Does Mother Teresa deserve to be a saint?
- Mother Teresa was born Agnes Gonxha Bojaxhiu on August 26, 1910, in Skopje, Macedonia, and died September 5, 1997, in Calcutta, India, at the age of 87.
- Upon joining the Irish Order Sisters of Loreto when she was 18, she was given the name Sister Teresa after Saint Thérèse de Lisieux.
- On September 4, 2016, Pope Francis declared Mother Teresa a saint, canonizing her as St. Teresa of Calcutta.
- Officially trademarked by the Missionaries of Charity, Mother Teresa and her nuns’ saris have much significance. “The color of their sari--white--stands for truth and purity while the three blue borders each signify the vows that the nuns of the Order take: the first band represents Poverty, the second Obedience, and the third broad band represents the vows of Chastity and of Wholehearted free service to the poorest of the poor. The Cross worn on the left shoulder symbolizes that, for the Missionaries of Charity, Jesus on the Cross is the key to the heart.”
Does Mother Teresa deserve to be a Saint? Of course! Aside from having won the Nobel Peace Prize in 1979, she was uniquely and tremendously successful 'in serving and promoting the Catholic faith worldwide in the second half of the 20th century,' as sociologist Gëzim Alpion points out.
Additionally, the people loved her, as--according to the BBC--by July 1999, a 'huge mailbag' of requests for her canonization had been received by the Vatican.
However, it isn't just adoration that qualifies someone for sainthood--a candidate must also be proven to perform genuine 'curative miracles' after their death. The Catholic Church's Congregation for the Causes of Saints, as well as a committee of medical specialists, examine each claim to determine if a “recovery fell outside the laws of nature with no scientific explanation.' In Mother Teresa's case, she was proven to have interceded from beyond to heal two separate people: one with brain abscesses and another with an abdominal tumor.
Mother Teresa's journey to sainthood began when she founded the Order of the Missionaries of Charity in 1950 with the express purpose of 'spread[ing] the call for help and care of the less fortunate in the community.' Once made a saint, Pope Francis summed up her life's work by saying she 'had defended the unborn, sick and abandoned, and had shamed world leaders for the 'crimes of poverty they themselves created.''
Regarded as a 'mother to the poor,' especially because of her time spent in the slums of Calcutta, where she visited families and washed and cared for the sick and dying, she served Jesus by serving the 'the unwanted, the unloved, the uncared for.' Mother Teresa was the modern definition of a saint.

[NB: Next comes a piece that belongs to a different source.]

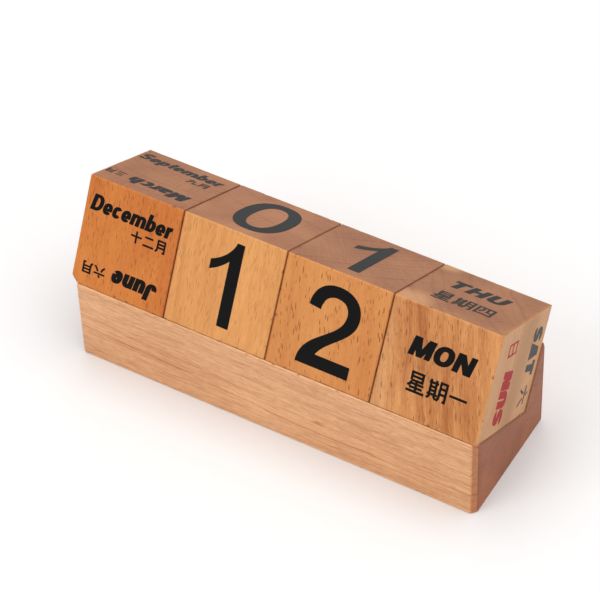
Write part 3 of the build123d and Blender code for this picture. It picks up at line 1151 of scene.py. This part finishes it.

Mother Teresa was no saint. Firstly, as revealed by a University of Ottawa study from 2013, out of the 517 missions overseen by Mother Teresa at the time of her death, there is little evidence to support that any of them provided proper medical care to their sick. Reportedly, 'Doctors observed unhygienic, 'even unfit,' conditions, inadequate food, and no painkillers.' Further, Mother Teresa's views on poverty were essentially to purify it as a religious privilege, as she was once quoted as saying, 'There is something beautiful in seeing the poor accept their lot, to suffer it like Christ's Passion. The world gains much from their suffering.'
Of course, there is also the allocation of funds distributed to accounts linked to Mother Teresa. In the form of donations, these funds were never officially documented as being solely directed to the intended recipients. And even in the instances where contributions were found to have gone to the ailing, very little was utilized. And those who did come to Mother Teresa for assistance often had Christianity forced upon them in exchange for her help. In 2015, The Times Of India reported about her, '...in the name of service, conversions were made.'
Then there was the incident in 2018 where a nun and an employee of one of Mother Teresa's charity homes for unmarried mothers were arrested for child trafficking. Authorities traced the operation back to 2015 but continue to investigate any activity prior to this. Though there is no direct evidence, speculation looms over whether Mother Teresa was directly involved with the activity.
With such a questionable legacy, Mother Teresa was not the saint the world believed her to be.